The Ukrainian elections held this weekend may have returned momentum to the pro-Western parties that fueled the Orange Revolution two years ago. The slow count in the pro-Russian east of Ukraine could still dent that momentum, and already accusations of cheating have arisen from perhaps the most famous — and fiery — of Ukrainian politicians:

Ukraine’s pro-Western opposition claimed victory on Monday in an election widely seen as key to ending divisions that have stalled market reform and exacerbated tensions between a nationalist west and Russian-speaking east.

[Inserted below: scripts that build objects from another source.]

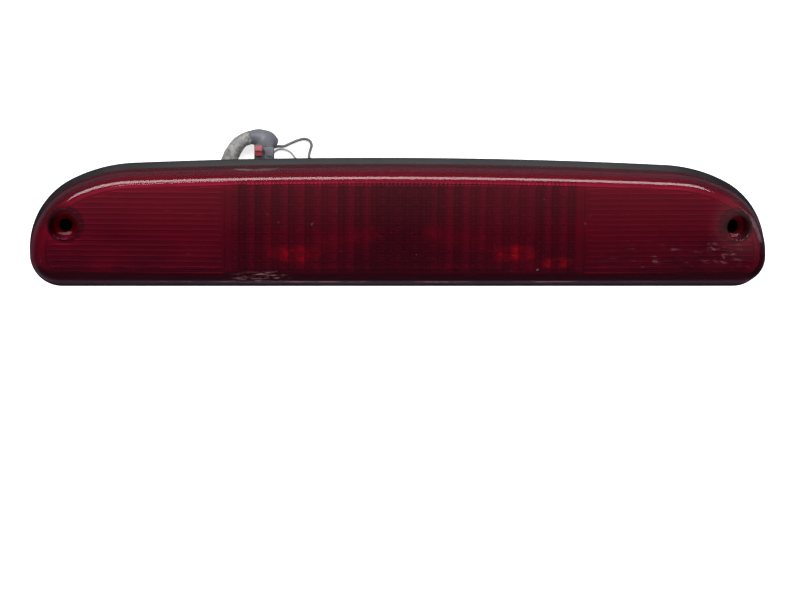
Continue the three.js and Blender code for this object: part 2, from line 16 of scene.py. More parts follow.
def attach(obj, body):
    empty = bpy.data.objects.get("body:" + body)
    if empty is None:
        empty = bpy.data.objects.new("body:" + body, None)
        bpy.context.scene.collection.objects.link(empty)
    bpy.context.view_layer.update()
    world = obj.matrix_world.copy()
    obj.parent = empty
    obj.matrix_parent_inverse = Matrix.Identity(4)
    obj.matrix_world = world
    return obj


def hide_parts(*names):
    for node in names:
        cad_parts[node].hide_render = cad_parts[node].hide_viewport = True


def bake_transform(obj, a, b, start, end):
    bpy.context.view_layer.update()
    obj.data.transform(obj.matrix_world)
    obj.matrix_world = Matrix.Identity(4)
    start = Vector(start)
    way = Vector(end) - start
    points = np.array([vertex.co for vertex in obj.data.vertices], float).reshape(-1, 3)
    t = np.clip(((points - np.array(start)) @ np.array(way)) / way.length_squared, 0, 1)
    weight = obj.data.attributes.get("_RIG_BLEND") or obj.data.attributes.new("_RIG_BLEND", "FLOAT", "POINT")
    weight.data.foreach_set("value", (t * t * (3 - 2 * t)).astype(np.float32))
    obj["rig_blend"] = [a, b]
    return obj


MM = 0.001

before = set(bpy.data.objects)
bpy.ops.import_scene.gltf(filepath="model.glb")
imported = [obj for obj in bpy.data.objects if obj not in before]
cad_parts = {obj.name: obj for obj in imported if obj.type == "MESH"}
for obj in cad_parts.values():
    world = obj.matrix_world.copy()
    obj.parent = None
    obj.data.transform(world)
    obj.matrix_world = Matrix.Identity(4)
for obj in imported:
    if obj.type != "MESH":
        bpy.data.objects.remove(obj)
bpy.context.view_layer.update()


# ---- Camera ----

TARGET = Vector((-0.75, -40.4, 32)) * MM
DISTANCE = 1.0
FROM_LEFT = math.radians(4)
FROM_ABOVE = math.radians(5.5)
ROLL = math.radians(0.353)

towards = Vector((-math.sin(FROM_LEFT), math.sin(FROM_ABOVE), 0))
towards.z = math.sqrt(1 - towards.length_squared)
camera = bpy.data.objects.new("camera", bpy.data.cameras.new("camera"))
camera.data.lens = 86.93
camera.data.sensor_width = 36
camera.data.clip_start = 0.01
camera.data.clip_end = 50
right = Vector((0, 1, 0)).cross(towards).normalized()
camera.matrix_world = (Matrix.Translation(TARGET + towards * DISTANCE)
                       @ Matrix((right, towards.cross(right), towards)).transposed().to_4x4()
                       @ Matrix.Rotation(ROLL, 4, "Z"))
bpy.context.scene.collection.objects.link(camera)
bpy.context.scene.camera = camera


# ---- Meshes ----

def link(name, mesh, material=None):
    piece = bpy.data.objects.new(name, mesh)
    bpy.context.scene.collection.objects.link(piece)
    if material:
        mesh.materials.append(material)
    return piece


def mesh_of(points, faces):
    """A mesh from points in millimetres."""
    mesh = bpy.data.meshes.new("piece")
    mesh.from_pydata([(x * MM, y * MM, z * MM) for x, y, z in points], [], faces)
    return mesh


def tidy(mesh, merge=1e-7):
    """Joins touching points and turns all faces outwards."""
    bm = bmesh.new()
    bm.from_mesh(mesh)
    bmesh.ops.remove_doubles(bm, verts=bm.verts, dist=merge)
    bmesh.ops.recalc_face_normals(bm, faces=bm.faces)
    bm.to_mesh(mesh)
    bm.free()
    return mesh


def smooth(mesh, angle=35):
    """Smooth shading, with edges sharper than angle in degrees kept."""
    mesh.shade_smooth()
    mesh.set_sharp_from_angle(angle=math.radians(angle))
    return mesh


def place(piece, body, slot, *nodes):
    """The piece rides on body and stands for the CAD nodes, which it hides. slot is not used."""
    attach(piece, body)
    if nodes:
        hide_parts(*nodes)
    return piece


# ---- Outlines, as in the CAD source ----

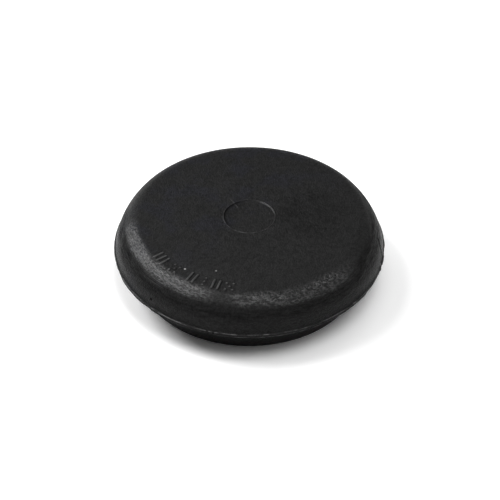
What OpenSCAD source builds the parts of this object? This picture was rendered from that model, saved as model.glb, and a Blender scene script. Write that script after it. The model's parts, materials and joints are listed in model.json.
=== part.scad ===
// Round hole plug: one moulded piece of black rubber that snaps into a round hole in
// sheet metal. The wide head covers the hole, the panel's edge sits in the groove round
// the neck, and the lip under the groove holds the plug in. The underside is hollow, so
// that the lip can fold inwards as it is pushed through.
// Millimetres, +Z up. The origin is the middle of the lip's foot, on which it stands.

/* [Head] */
// Diameter over the land, the widest part of the plug
head_d = 57.2; // [54:0.2:62]
// Height of the head above the panel, at its middle
head_h = 7.9; // [6:0.1:9.5]
// Diameter of the top face, to where the rounded side would cut it
top_d = 49; // [43:0.5:51]
// How far the middle of the top face stands above its edge
crown_h = 0.2; // [0.1:0.05:0.6]
// Radius of the rounded side
side_r = 11.4; // [9:0.2:20]
// Radius that blends the top face into the side
shoulder_r = 4; // [1:0.25:5.5]
// Height of the land, the band where the two halves of the mould meet
land_h = 0.8; // [0.4:0.1:1.5]
// How far the land stands out past the rounded side
land_step = 0.3; // [0.1:0.05:0.8]
// Radius on the land's two edges
land_edge_r = 0.1; // [0.05:0.01:0.18]

/* [Centre mark] */
// Diameter of the round mark that the mould's insert leaves in the top face
mark_d = 10.8; // [6:0.2:16]
// Depth of the mark
mark_depth = 0.2; // [0.1:0.05:0.5]

/* [Groove] */
// Diameter of the hole that the plug closes
hole_d = 44.5; // [40:0.5:47]
// Gap between the neck and the edge of the hole, on each side
neck_gap = 0.05; // [0:0.05:0.5]
// Width of the groove, which takes the panel's thickness
groove_w = 2; // [1.2:0.1:4]
// Radius in the groove's two inner corners
groove_r = 0.3; // [0.1:0.05:0.5]

/* [Lip] */
// Height of the lip, from its foot to the groove
lip_h = 5.1; // [3.5:0.1:8]
// How far the top of the lip reaches out past the neck
lip_grip = 2.7; // [1.5:0.1:4]
// How much further in the foot ends, so that it enters the hole first
lip_taper = 1.1; // [0.4:0.1:2]
// Radius on the lip's top edge
lip_edge_r = 0.6; // [0.2:0.1:0.9]
// Radius on the outside of the foot
foot_edge_r = 0.8; // [0.3:0.1:1.2]

/* [Hollow] */
// Thickness of the wall behind the neck
wall = 3.2; // [2:0.1:5]
// Thickness of the head at its middle
web = 4; // [2.5:0.1:6]
// How much wider the hollow is at its mouth than at its ceiling, on each side
hollow_draft = 0.5; // [0.1:0.1:1.2]
// Radius between the hollow's wall and its ceiling
hollow_r = 2.5; // [1:0.25:4]
// Radius on the inside of the foot
mouth_edge_r = 0.5; // [0.2:0.1:1]

/* [Hidden] */

// Steps round the axis, and along the large and small curves of the section
around = 144;
long_arc = 20;
short_arc = 8;

// How far the mark's cutter reaches past the top face
cut_clear = 1;

// Heights, from the foot up
face_z = lip_h + groove_w;
land_z = face_z + land_h;
top_z = face_z + head_h;
ceiling_z = top_z - web;

// Radii, from the outside in
head_r = head_d / 2;
side_reach = head_r - land_step;
neck_r = hole_d / 2 - neck_gap;
lip_r = neck_r + lip_grip;
foot_r = lip_r - lip_taper;
ceiling_r = neck_r - wall;
mouth_r = ceiling_r + hollow_draft;

// Radius of the arc that rises by h as it runs w sideways from its own crest
function crest_radius(w, h) = (w * w + h * h) / (2 * h);

// The top face is one shallow arc, with its crest on the axis
crown_r = crest_radius(top_d / 2, crown_h);
crown_c = [0, top_z - crown_r];

// Direction from one point to another, in degrees
function heading(a, b) = atan2(b[1] - a[1], b[0] - a[0]);

// Point that lies r0 from c0 and r1 from c1, on the left of the way from c0 to c1
function meeting(c0, r0, c1, r1) =
    let (
        apart = norm(c1 - c0),
        along = (r0 * r0 - r1 * r1 + apart * apart) / (2 * apart),
        aside = sqrt(r0 * r0 - along * along),
        way = (c1 - c0) / apart
    )
    c0 + along * way + aside * [-way[1], way[0]];

// The side is one arc too, from the top of the land to where it cuts the top face's edge
side_foot = [side_reach, land_z];
side_c = meeting(side_foot, side_r, [top_d / 2, top_z - crown_h], side_r);
side_end = heading(side_c, side_foot);

// The shoulder's arc lies inside both and touches both, so the outline has no corner there
shoulder_c = meeting(side_c, side_r - shoulder_r, crown_c, crown_r - shoulder_r);
shoulder_start = heading(crown_c, shoulder_c);
shoulder_end = heading(side_c, shoulder_c);

// Points along an arc about c, both ends included
function arc(c, r, from, to, steps) =
    [for (i = [0:steps]) let (a = from + (to - from) * i / steps) c + r * [cos(a), sin(a)]];

// Points that round the corner at p, on the way from a to b, with radius r
function rounded(a, p, b, r) =
    let (
        u = (a - p) / norm(a - p),
        v = (b - p) / norm(b - p),
        half = acos(u * v) / 2,
        c = p + (u + v) / norm(u + v) * r / sin(half),
        from = heading(c, p + u * r / tan(half)),
        turn = heading(c, p + v * r / tan(half)) - from,
        short = turn > 180 ? turn - 360 : turn < -180 ? turn + 360 : turn
    )
    arc(c, r, from, from + short, short_arc);

// Half of the section, from the middle of the top face, round the outside, and back
// through the hollow to the middle of its ceiling
module section() {
    land_top = [head_r, land_z];
    land_foot = [head_r, face_z];
    groove_top = [neck_r, face_z];
    groove_foot = [neck_r, lip_h];
    lip_top = [lip_r, lip_h];
    foot = [foot_r, 0];
    mouth = [mouth_r, 0];
    ceiling_edge = [ceiling_r, ceiling_z];
    ceiling_middle = [0, ceiling_z];
    polygon(concat(
        arc(crown_c, crown_r, 90, shoulder_start, long_arc),
        arc(shoulder_c, shoulder_r, shoulder_start, shoulder_end, short_arc),
        arc(side_c, side_r, shoulder_end, side_end, long_arc),
        rounded(side_foot, land_top, land_foot, land_edge_r),
        rounded(land_top, land_foot, groove_top, land_edge_r),
        rounded(land_foot, groove_top, groove_foot, groove_r),
        rounded(groove_top, groove_foot, lip_top, groove_r),
        rounded(groove_foot, lip_top, foot, lip_edge_r),
        rounded(lip_top, foot, mouth, foot_edge_r),
        rounded(foot, mouth, ceiling_edge, mouth_edge_r),
        rounded(mouth, ceiling_edge, ceiling_middle, hollow_r),
        [ceiling_middle]
    ));
}

// Cutter for the round mark in the middle of the top face
module mark_cutter() {
    translate([0, 0, top_z - mark_depth])
        cylinder(d = mark_d, h = mark_depth + cut_clear, $fn = around);
}

module plug() {
    color([0.17, 0.17, 0.18])
        difference() {
            rotate_extrude($fn = around) section();
            mark_cutter();
        }
}

plug();
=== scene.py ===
# %% [markdown]
# # A round hole plug of black rubber
#
# The plug closes a round hole in sheet metal. It is one moulding: a wide head with a
# rounded side, a groove for the panel's edge, a tapered lip that snaps through the hole,
# and a hollow underside. The solid model has that form already. What it lacks is what a
# mould leaves on rubber: a torn fin of flash where its halves met, raised marks, a soft
# edge round the insert's mark, and a surface that is never quite even.
#
# Everything is in metres, in the frame of the solid model, with +Z up and the plug
# standing on its lip.

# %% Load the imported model
import json
import math

import bpy
import numpy as np
from mathutils import Matrix, Vector


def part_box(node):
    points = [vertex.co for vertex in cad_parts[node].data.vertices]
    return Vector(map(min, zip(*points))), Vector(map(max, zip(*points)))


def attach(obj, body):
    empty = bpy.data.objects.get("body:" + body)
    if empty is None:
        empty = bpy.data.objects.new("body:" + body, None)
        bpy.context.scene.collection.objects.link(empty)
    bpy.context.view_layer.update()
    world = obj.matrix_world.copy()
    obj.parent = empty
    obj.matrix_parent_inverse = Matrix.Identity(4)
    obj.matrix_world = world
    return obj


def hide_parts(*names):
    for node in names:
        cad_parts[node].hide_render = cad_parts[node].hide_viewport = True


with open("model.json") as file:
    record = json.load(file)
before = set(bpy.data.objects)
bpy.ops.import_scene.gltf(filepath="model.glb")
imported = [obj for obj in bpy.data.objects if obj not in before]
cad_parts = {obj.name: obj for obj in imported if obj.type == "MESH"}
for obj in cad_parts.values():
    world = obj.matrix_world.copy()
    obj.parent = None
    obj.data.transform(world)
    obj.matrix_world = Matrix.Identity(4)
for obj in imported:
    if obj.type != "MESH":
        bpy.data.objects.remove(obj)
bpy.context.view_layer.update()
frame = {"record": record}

# %% [markdown]
# ## Sizes
#
# Lengths in this script are written in millimetres, as on a drawing, and turned into
# metres once, when a mesh or a camera is made. The widest radius comes from the packed
# solid, and the neck's radius and width come from the record's mount. The rest repeats the
# named sizes of the solid model, so that the dressed plug fits it everywhere.

# %% Sizes of the plug, in millimetres
MM = 0.001
plug_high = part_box("plug")[1]
mounts = {mount["name"]: mount for mount in frame["record"]["mounts"]}

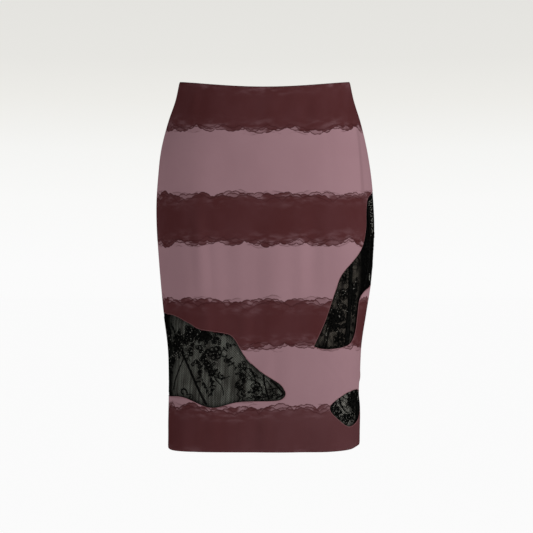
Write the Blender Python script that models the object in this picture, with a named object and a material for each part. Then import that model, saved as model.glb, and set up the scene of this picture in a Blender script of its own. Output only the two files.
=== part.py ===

With just over 60 percent of votes in Sunday’s parliamentary poll counted, groups linked to President Viktor Yushchenko, swept to power in 2004 “Orange Revolution” protests, appeared strongly placed but far from certain victory. A close result would again mean long talks on forming a coalition government.
Yushchenko’s rival, Prime Minister Viktor Yanukovich, dismissed the “orange” declaration of victory as groundless. He said his party would be declared the winner when votes from the industrial, pro-Russian eastern region were counted. …
But officials said the count was proceeding slowly in eastern Ukraine, where Yanukovich’s party traditionally scores well. A top Tymoshenko ally said the prime minister’s team was conspiring to cheat in its eastern strongholds.
“We will challenge the results in areas where there will be an attempt at vote-rigging,” Oleksander Turchinov told reporters.

Accusations of cheating and vote-rigging triggered the original Orange Revolution. Leonid Kuchma’s attempt to ensure Viktor Yanukovich’s succession backfired, as Ukrainians took to the streets in peaceful and powerful protest. Viktor Yushchenko seized the opportunity to ride that wave to the presidency in an election do-over, and he partnered with Yulia Tymoshenko to reform Ukranian government — at least at first.
After a short period, Tymoshenko and Yushchenko could not effectively share power, and that led to a comeback for Yanukovich and his pro-Russian, eastern-based politics. Yushchenko had to share power with his one-time rival, and Tymoshenko became the focus of reform efforts. The political situation has remained muddied ever since, and this election was supposed to clarify the direction of Ukraine.
It may make it even more muddied. While the Orange forces have done well so far, so has a surprising bid from a centrist party. Former parliament speaker Volodymyr Lytvyn has apparently led his bloc past the 3% threshold to gain seats in the parliament. That could complicate efforts to form a government for any of the major parties, and Lytvyn may find himself in the role of kingmaker.
The situation bears a close watch. As Ukraine goes, so may go Belarus and the central Asian republics formerly of the Soviet Union.